Of course, they can’t always tell the fake news from the real. They laugh and agree when I say I’ve been fooled more times than I care to admit, by videos of dancing babies and cats doing things they have no business doing.
But they appear to be approaching the information they’re encountering – whether through social media, adverts, or partisan news outlets – with an appropriate level of cynicism.
The story was the same at each of the four schools we visited.
‘There are lessons we can learn’
Posting on LinkedIn after the trip, MacAlister said: “Estonia is on the frontline of Russia’s propaganda war…and there are lessons we can learn to better equip our own children to spot conspiracy theories and improve media literacy.”
Schools Week was not permitted to interview the minister during or after the trip about what he had learned.
However, the Department for Education said it had been “interesting to note that there is little public debate in Estonia regarding phones in schools or social media use”.
“Minister MacAlister explored with ministers, teachers, pupils and experts how Estonia builds resilience to mis- and disinformation and conspiracy theories,” the DfE said.
Referring to protests over the moving of a Soviet-era statue, it added: “Education Minister Kristina Kallas explained how Estonia had 20 years’ experience in this area, dating back to the ‘Bronze Soldier’ riots and cyber-attack in 2007. Estonia has used the time since to build resilience.
“She noted a constant need to adapt, referencing wide-spread misinformation during Covid, and AI’s impact.”
But to work in a country like England, with about 50 times as many schools and a far more rigid curriculum, a different, less hands-off approach is likely to be needed.
Will it work for England?
Summing up its findings from the trip, Public First pointed out that for Estonia, particularly since Russia’s invasion of Ukraine, media literacy “is seen as a genuine line of defence”.

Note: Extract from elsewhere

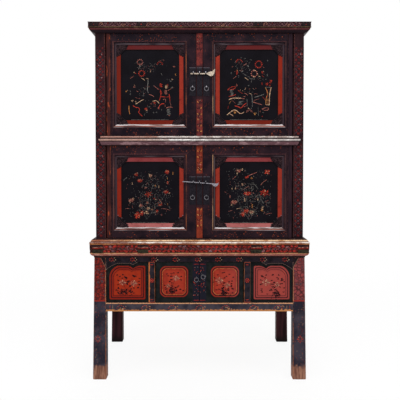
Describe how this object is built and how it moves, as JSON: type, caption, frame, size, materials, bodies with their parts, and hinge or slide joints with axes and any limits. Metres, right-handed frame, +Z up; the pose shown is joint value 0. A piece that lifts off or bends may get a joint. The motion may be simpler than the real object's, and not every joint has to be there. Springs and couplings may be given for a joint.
{
  "type": "cabinet on stand",
  "caption": "Two-tier lacquered wooden cabinet with framed pivot doors, iron lock bars and ring pulls, on a tall stand with a shallow two-door compartment.",
  "frame": {"origin": "middle of the bounding box on the floor", "axes": "+Z up, the doors face -Y, +X to the right of someone facing the doors"},
  "size_m": [1.106, 0.591, 1.795],
  "materials": {
    "lacquer_carcase": "aged plum-black lacquer",
    "carved_moulding": "worn carved mouldings, dark red and cream",
    "lacquer_door": "aged plum-black lacquer",
    "painted_panel": "black lacquer with painted ornament",
    "red_stile": "worn red lacquer",
    "bare_wood": "unfinished inside boards",
    "stand_lacquer": "blue-black lacquer, bare at the feet",
    "iron": "dark forged iron",
    "pale_metal": "pale worn alloy"
  },
  "bodies": {
    "cabinet": {"cornice_front": "carved_moulding", "cornice_left": "carved_moulding", "cornice_right": "carved_moulding", "top_panel": "lacquer_carcase", "post_front_left": "lacquer_carcase", "post_front_right": "lacquer_carcase", "post_back_left": "lacquer_carcase", "post_back_right": "lacquer_carcase", "belt_rail": "lacquer_carcase", "belt_moulding": "carved_moulding", "base_front": "carved_moulding", "base_left": "carved_moulding", "base_right": "carved_moulding", "cabinet_floor": "bare_wood", "carcase_rails": "lacquer_carcase", "side_panels_left": "lacquer_carcase", "side_panels_right": "lacquer_carcase", "back_panels": "lacquer_carcase", "tier_divider": "bare_wood", "shelves": "bare_wood", "centre_stile_upper": "red_stile", "centre_stile_lower": "red_stile", "centre_plates": "iron", "stand_top": "carved_moulding", "leg_front_left": "stand_lacquer", "leg_front_right": "stand_lacquer", "leg_back_left": "stand_lacquer", "leg_back_right": "stand_lacquer", "stand_front_rails": "stand_lacquer", "stand_side_rails": "stand_lacquer", "stand_back_rails": "stand_lacquer", "stand_posts": "stand_lacquer", "stand_aprons": "stand_lacquer", "stand_front_panels": "painted_panel", "stand_panels": "stand_lacquer", "compartment_floor": "bare_wood"},
    "door_upper_left": {"door_frame_upper_left": "lacquer_door", "door_panel_upper_left": "painted_panel", "lock_plate_upper_left": "iron"},
    "door_upper_right": {"door_frame_upper_right": "lacquer_door", "door_panel_upper_right": "painted_panel", "lock_plate_upper_right": "iron"},
    "ring_upper_left": {"ring_upper_left": "iron"},
    "ring_upper_right": {"ring_upper_right": "iron"},
    "lock_bar_upper": {"lock_bar_upper": "pale_metal"},
    "door_lower_left": {"door_frame_lower_left": "lacquer_door", "door_panel_lower_left": "painted_panel", "lock_plate_lower_left": "iron"},
    "door_lower_right": {"door_frame_lower_right": "lacquer_door", "door_panel_lower_right": "painted_panel", "lock_plate_lower_right": "iron"},
    "ring_lower_left": {"ring_lower_left": "iron"},
    "ring_lower_right": {"ring_lower_right": "iron"},
    "lock_bar_lower": {"lock_bar_lower": "iron"},
    "stand_door_left": {"stand_door_left": "painted_panel", "stand_staple_left": "iron"},
    "stand_door_right": {"stand_door_right": "painted_panel", "stand_staple_right": "iron"},
    "stand_ring_left": {"stand_ring_left": "iron"},
    "stand_ring_right": {"stand_ring_right": "iron"}
  },
  "joints": [
    {"name": "door_upper_left_pivot", "type": "hinge", "parent": "cabinet", "child": "door_upper_left", "pos_m": [-0.457, -0.253, 1.489], "axis": [0, 0, -1], "range_deg": [0, 100]},
    {"name": "door_upper_right_pivot", "type": "hinge", "parent": "cabinet", "child": "door_upper_right", "pos_m": [0.457, -0.253, 1.489], "axis": [0, 0, 1], "range_deg": [0, 100]},
    {"name": "ring_upper_left_swing", "type": "hinge", "parent": "door_upper_left", "child": "ring_upper_left", "pos_m": [-0.035, -0.2695, 1.479], "axis": [-1, 0, 0], "range_deg": [0, 85]},
    {"name": "ring_upper_right_swing", "type": "hinge", "parent": "door_upper_right", "child": "ring_upper_right", "pos_m": [0.035, -0.2695, 1.479], "axis": [-1, 0, 0], "range_deg": [0, 85]},
    {"name": "lock_bar_upper_draw", "type": "slide", "parent": "door_upper_right", "child": "lock_bar_upper", "axis": [1, 0, 0], "range_m": [0, 0.075]},
    {"name": "door_lower_left_pivot", "type": "hinge", "parent": "cabinet", "child": "door_lower_left", "pos_m": [-0.457, -0.253, 0.9525], "axis": [0, 0, -1], "range_deg": [0, 100]},
    {"name": "door_lower_right_pivot", "type": "hinge", "parent": "cabinet", "child": "door_lower_right", "pos_m": [0.457, -0.253, 0.9525], "axis": [0, 0, 1], "range_deg": [0, 100]},
    {"name": "ring_lower_left_swing", "type": "hinge", "parent": "door_lower_left", "child": "ring_lower_left", "pos_m": [-0.035, -0.2695, 0.934], "axis": [-1, 0, 0], "range_deg": [0, 85]},
    {"name": "ring_lower_right_swing", "type": "hinge", "parent": "door_lower_right", "child": "ring_lower_right", "pos_m": [0.035, -0.2695, 0.934], "axis": [-1, 0, 0], "range_deg": [0, 85]},
    {"name": "lock_bar_lower_draw", "type": "slide", "parent": "door_lower_right", "child": "lock_bar_lower", "axis": [0.9973, 0, -0.0732], "range_m": [0, 0.112]},
    {"name": "stand_door_left_pivot", "type": "hinge", "parent": "cabinet", "child": "stand_door_left", "pos_m": [-0.2145, -0.2605, 0.4955], "axis": [0, 0, -1], "range_deg": [0, 90]},
    {"name": "stand_door_right_pivot", "type": "hinge", "parent": "cabinet", "child": "stand_door_right", "pos_m": [0.2145, -0.2605, 0.4955], "axis": [0, 0, 1], "range_deg": [0, 90]},
    {"name": "stand_ring_left_swing", "type": "hinge", "parent": "stand_door_left", "child": "stand_ring_left", "pos_m": [-0.016, -0.273, 0.519], "axis": [-0.9976, 0, -0.0698], "range_deg": [0, 85]},
    {"name": "stand_ring_right_swing", "type": "hinge", "parent": "stand_door_right", "child": "stand_ring_right", "pos_m": [0.028, -0.273, 0.527], "axis": [-0.3746, 0, 0.9272], "range_deg": [0, 85]}
  ]
}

The need to tackle mis- and disinformation online and protect young people from it “feels tangible” and is widely understood.
Young people appear “highly informed” and, like their teachers, see mis- and disinformation “as a threat which they should and could manage”.
But the autonomous nature of the Estonian system means “there is not one consistent approach” and “as a result it was hard to draw conclusions from any one intervention or approach”.

Currently in England, media literacy is covered in in citizenship (KS3 and 4), RSHE, computing, English, and in the optional GCSE media studies.
But the curriculum and assessment review, in recommendations accepted by the government, said this should be strengthened.
It said citizenship should be added to the national curriculum for primary, and media literacy “better specified” in its primary and secondary curriculum.
The government says the new RSHE curriculum will also cover “how advertising and information is targeted at children and young people, and how to be a discerning consumer of information online”, and to understand the prevalence of misinformation and disinformation online.
“At home, we’re taking action,” said MacAlister in a statement after the trip.
“Our updated curriculum will ensure every child learns to identify mis- and disinformation from an early age and our Educate Against Hate website continues to provide schools and parents with free, high-quality resources as part of the government’s wider work to build social cohesion.”